The most telling part of not being in the habit of listening as we should is that we don't do as we hear.  In hearing, we just merely allow the words to bounce around in our brains for a while and then somehow they escape.  It is like we "leak"!  We don't hold onto what we hear - allowing it to affect our thought, reasoning, intellect, etc.  When we allow stuff to "leak out", we are constantly in the place of having to "relearn" the information over-and-over again.  I remember having my first locker at school.  I had literal bad dreams for a couple of weeks before school ever began because I was so afraid I'd forget the combination to the lock on my gym locker!  Once I received my locker assignment, I practiced and re-practiced opening that lock, rehearsing those series of numbers until I thought I'd have it down pat. Don't ya know...I forgot the lock combination on one of my first days at school and nearly had a panic attack!  For the life of me I could not put those numbers together and there I stood - having just minutes to change out for physical education and no idea how to access my shorts and T-Shirt from the gym locker!  I had "leaked"!

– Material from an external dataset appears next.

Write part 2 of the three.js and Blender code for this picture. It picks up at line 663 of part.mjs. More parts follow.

To make matters worse, I would have to admit to my gym teacher that I had forgotten the precious combination.  To make matters worse, the gym teacher had given us this big lecture about us being responsible to remember the combination and she wasn't our mothers.  So when I forgot that combination, do you think I wanted to go to her and admit my failing?  Not a chance.  I stood there in panic, holding back tears, retrying every series of numbers that seemed feasible in my mind.  As if to make matters worse, more and more of the girls in my class began to leave the locker room, making it obvious that I was not going to make the class bell!  I was mortified because they would ALL soon know how silly I had been to forget that combination.  You and I all have the same tendencies to hold onto stuff we might have done well to not allow to clutter up our brain space and then we allow stuff to slip away which we should have been guarding with our lives!  In respect to our spiritual lives, whenever we allow the teachings of God to be merely heard and not embraced, we are allowing this "leakage" of what is heard.  When we do, we have but one recourse - learn it all over again!

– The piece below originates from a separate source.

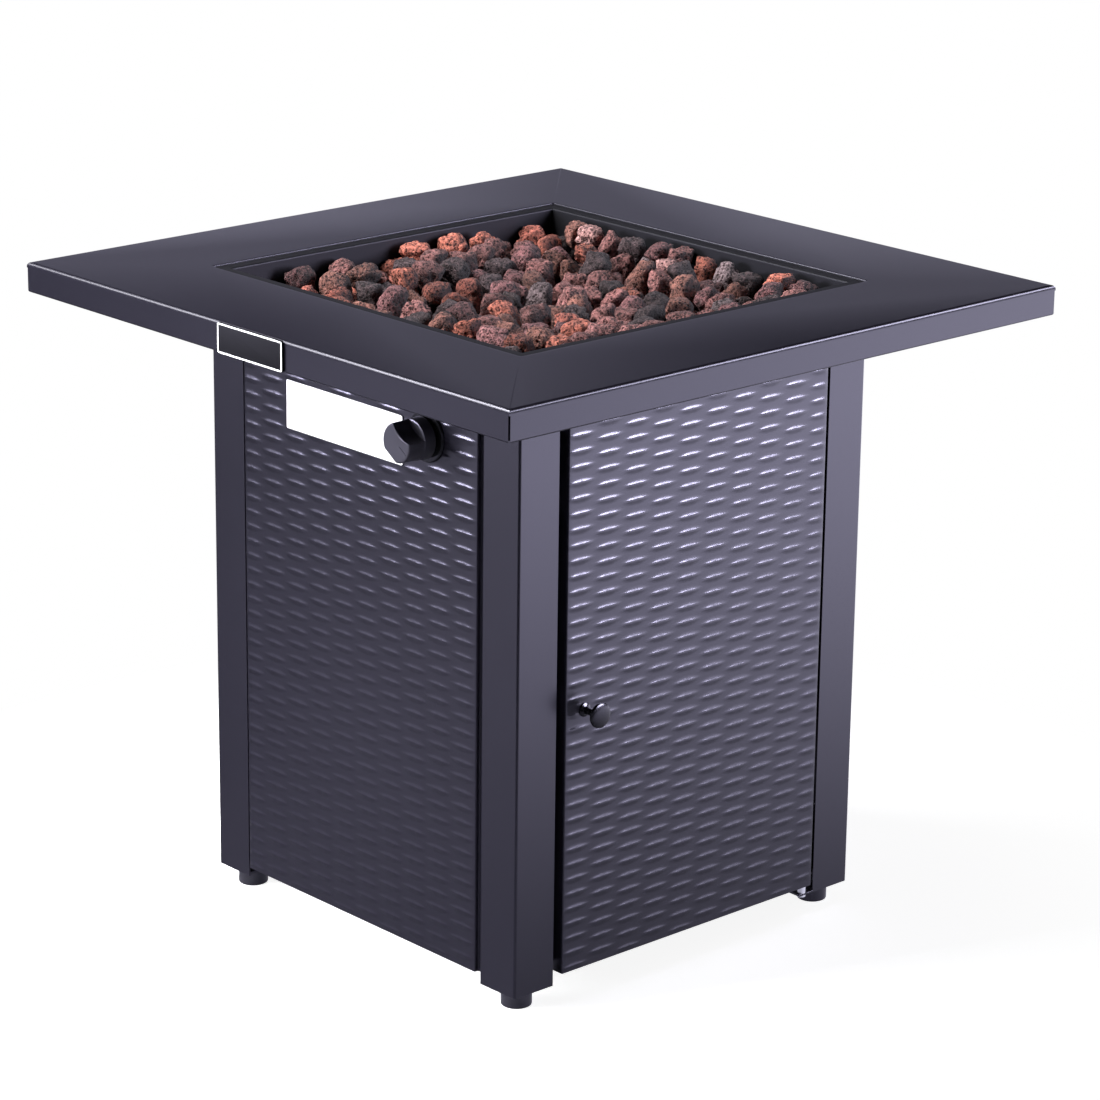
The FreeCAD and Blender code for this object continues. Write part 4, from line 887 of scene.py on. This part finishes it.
def top_profile(sheet=1.5, bend=4.0, low_bend=2.0, lip=14.0, steps=8):
    """Outer and inner points, as many of each: distance out from the centre, and height."""
    angles = np.linspace(0, math.pi / 2, steps + 1)
    high_arc = np.column_stack([np.sin(angles), np.cos(angles)])
    low_arc = np.column_stack([np.cos(angles), -np.sin(angles)])
    high_centre = np.array([half_top - bend, top_high - bend])
    low_centre = np.array([half_top - low_bend, rim_low + low_bend])
    upright = np.array([[half_top, seam_top + 0.05], [half_top, seam_top]])
    return [np.vstack([high_centre + (bend - depth) * high_arc, upright - [depth, 0.0],
                       low_centre + (low_bend - depth) * low_arc, [(half_top - lip, rim_low + depth)]])
            for depth in (0.0, sheet)]


print("points in the top's profile:", [len(part) for part in top_profile()])

# %% Rims with open seams
def rim_side(k, outer, inner, seam=1.27):
    """One side's rim: the closed profile between two mitres, cut back below the upper bend."""
    count = len(outer)
    cut = np.where(outer[:, 1] > seam_top + 0.01, 0.0, seam)
    along = np.array([-1.0, -0.98, -0.5, 0.0, 0.5, 0.98, 1.0])
    wide = len(along)
    skins = [np.stack([(profile[:, 0] - cut)[:, None] * along, -profile[:, :1] + 0 * along,
                       profile[:, 1:] + 0 * along], -1) for profile in (outer, inner)]
    start, last = count * wide, (count - 1) * wide
    faces = [loop[::-1] for loop in sheet_faces(count, wide)] + sheet_faces(count, wide, start)
    for j in range(last, last + wide - 1):
        faces.append([j, j + 1, start + j + 1, start + j])
    for i in np.flatnonzero(cut[1:] > 0).tolist():
        a, b = i * wide, (i + 1) * wide
        faces.append([a, b, start + b, start + a])
        faces.append([b + wide - 1, a + wide - 1, start + a + wide - 1, start + b + wide - 1])
    return turned(np.concatenate(skins).reshape(-1, 3), 90 * k), faces


print("faces in one rim:", len(rim_side(0, *top_profile())[1]))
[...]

Yes, I did eventually have to admit to my teacher my failure to remember the combination she had given to me just a few days before.  Yes, I did remember it the rest of the year and can even recite it now at age 56!  It wasn't even a hard one!  32-15-30 - go figure! that moment of time, it was gone! Why?  I only half-heartedly set my attention toward learning what I'd heard. We all find ourselves in those positions at times, but we should not allow this to become the dominant way we treat what it is we hear.  As a matter of fact, some of us are "relearning" lessons taught long ago simply because we have this bad habit of not listening.  Relearning the basics is not the original plan - it is the contingency!  The plan was for us to hear, embrace, and obey.  The lack of attention we paid toward the teaching in the first place actually resulted in us having to "relearn" the lesson sometimes multiple times! Instead of being able to eat meat, we are still having to eat soft foods!

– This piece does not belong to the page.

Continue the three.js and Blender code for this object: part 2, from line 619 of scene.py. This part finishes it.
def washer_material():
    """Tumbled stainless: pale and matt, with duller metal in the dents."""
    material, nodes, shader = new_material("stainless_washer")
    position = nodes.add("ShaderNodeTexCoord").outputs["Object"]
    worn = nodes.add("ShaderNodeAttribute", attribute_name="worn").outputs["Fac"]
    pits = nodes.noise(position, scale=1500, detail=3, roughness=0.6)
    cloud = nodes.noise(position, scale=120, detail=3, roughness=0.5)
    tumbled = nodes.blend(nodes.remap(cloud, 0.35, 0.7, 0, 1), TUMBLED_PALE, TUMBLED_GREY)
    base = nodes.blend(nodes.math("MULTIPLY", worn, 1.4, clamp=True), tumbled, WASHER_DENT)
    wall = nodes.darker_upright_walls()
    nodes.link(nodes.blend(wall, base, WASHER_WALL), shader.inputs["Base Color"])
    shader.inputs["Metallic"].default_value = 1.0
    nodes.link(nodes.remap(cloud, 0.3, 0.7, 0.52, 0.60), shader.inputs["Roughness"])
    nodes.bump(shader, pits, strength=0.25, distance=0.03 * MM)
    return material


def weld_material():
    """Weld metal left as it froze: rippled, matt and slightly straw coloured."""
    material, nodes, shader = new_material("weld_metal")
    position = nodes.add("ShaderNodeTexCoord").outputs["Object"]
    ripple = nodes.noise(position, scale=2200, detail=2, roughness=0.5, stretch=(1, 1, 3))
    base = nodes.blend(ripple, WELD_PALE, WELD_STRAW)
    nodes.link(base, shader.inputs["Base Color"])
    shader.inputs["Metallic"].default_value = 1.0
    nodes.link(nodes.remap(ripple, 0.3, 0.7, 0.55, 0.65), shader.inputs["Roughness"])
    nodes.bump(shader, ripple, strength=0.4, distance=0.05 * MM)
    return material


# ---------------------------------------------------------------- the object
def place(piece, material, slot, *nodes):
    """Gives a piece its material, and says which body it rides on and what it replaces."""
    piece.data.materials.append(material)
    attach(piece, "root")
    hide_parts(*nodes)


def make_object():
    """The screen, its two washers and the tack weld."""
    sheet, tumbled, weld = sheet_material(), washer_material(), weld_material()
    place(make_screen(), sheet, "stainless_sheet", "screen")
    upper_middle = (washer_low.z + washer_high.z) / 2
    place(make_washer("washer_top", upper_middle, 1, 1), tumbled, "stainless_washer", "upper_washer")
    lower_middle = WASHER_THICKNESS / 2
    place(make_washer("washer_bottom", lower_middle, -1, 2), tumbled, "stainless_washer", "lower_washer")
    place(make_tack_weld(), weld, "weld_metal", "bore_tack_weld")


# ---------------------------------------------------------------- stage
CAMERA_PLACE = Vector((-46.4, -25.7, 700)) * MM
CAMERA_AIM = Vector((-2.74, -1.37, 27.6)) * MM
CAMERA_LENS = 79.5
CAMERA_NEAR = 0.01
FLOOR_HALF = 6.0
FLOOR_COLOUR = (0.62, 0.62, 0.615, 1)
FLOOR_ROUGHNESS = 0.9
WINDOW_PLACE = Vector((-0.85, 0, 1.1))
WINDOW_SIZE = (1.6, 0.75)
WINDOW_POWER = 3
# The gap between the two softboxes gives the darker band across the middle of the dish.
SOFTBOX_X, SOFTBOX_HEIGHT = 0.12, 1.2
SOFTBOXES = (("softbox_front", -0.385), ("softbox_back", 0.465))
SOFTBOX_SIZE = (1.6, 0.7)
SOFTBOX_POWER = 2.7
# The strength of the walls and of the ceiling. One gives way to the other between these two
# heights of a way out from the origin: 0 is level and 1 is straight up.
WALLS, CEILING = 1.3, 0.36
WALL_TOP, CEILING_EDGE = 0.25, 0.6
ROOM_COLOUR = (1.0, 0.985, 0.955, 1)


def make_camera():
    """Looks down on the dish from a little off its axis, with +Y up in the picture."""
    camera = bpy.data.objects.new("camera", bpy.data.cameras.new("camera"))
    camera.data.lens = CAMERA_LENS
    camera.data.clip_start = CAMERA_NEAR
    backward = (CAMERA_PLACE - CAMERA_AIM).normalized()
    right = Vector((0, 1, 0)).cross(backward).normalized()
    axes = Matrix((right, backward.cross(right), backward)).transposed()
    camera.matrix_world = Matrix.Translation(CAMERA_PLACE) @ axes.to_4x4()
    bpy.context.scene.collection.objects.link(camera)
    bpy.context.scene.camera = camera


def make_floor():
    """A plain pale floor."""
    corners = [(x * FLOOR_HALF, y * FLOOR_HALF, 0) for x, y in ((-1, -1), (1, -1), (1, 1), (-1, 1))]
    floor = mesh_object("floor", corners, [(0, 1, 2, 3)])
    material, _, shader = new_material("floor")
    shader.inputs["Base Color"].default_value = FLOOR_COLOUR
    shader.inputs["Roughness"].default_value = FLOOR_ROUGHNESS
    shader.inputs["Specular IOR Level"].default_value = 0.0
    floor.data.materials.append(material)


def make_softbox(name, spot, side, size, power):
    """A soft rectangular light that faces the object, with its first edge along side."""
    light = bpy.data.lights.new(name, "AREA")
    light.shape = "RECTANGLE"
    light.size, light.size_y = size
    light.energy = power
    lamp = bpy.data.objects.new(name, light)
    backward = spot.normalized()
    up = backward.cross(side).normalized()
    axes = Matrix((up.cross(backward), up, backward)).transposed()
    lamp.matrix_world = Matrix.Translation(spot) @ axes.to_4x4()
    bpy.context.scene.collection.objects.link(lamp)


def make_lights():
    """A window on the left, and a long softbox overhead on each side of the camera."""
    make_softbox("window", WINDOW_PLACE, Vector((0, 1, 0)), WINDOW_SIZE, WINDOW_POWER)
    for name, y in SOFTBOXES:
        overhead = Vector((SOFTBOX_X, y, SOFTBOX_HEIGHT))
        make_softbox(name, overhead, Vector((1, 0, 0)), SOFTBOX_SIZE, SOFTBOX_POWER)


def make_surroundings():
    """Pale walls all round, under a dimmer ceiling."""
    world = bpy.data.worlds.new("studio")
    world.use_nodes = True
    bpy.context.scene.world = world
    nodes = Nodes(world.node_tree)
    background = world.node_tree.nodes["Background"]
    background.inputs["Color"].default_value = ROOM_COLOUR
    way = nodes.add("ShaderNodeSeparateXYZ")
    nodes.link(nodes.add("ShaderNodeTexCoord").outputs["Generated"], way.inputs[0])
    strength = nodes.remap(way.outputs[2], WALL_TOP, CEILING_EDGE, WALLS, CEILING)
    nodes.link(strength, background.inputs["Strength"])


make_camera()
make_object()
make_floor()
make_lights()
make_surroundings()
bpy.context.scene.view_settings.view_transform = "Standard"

Square one - the place we all begin.  Square two - the next step in the progression of learning.  How many times do we try to circumvent the natural progression of learning?  It is like we want to take two stairs at once, making the climb much quicker, but then we wonder why we are winded, have muscle pains the next day, and forgot what we were to learn by taking each step with intention!  When the step builder placed each of those steps in their natural upward progression, he never intended us to skip any one of them!  In fact, he built them at the perfect "rise" so we wouldn't have undo strain or stress in making the climb.  When we learn to listen, forsaking our bad habit of not listening, it is as though we are learning to take each step in progression. We often avoid some of the issues we experience with not listening when we do. Just sayin!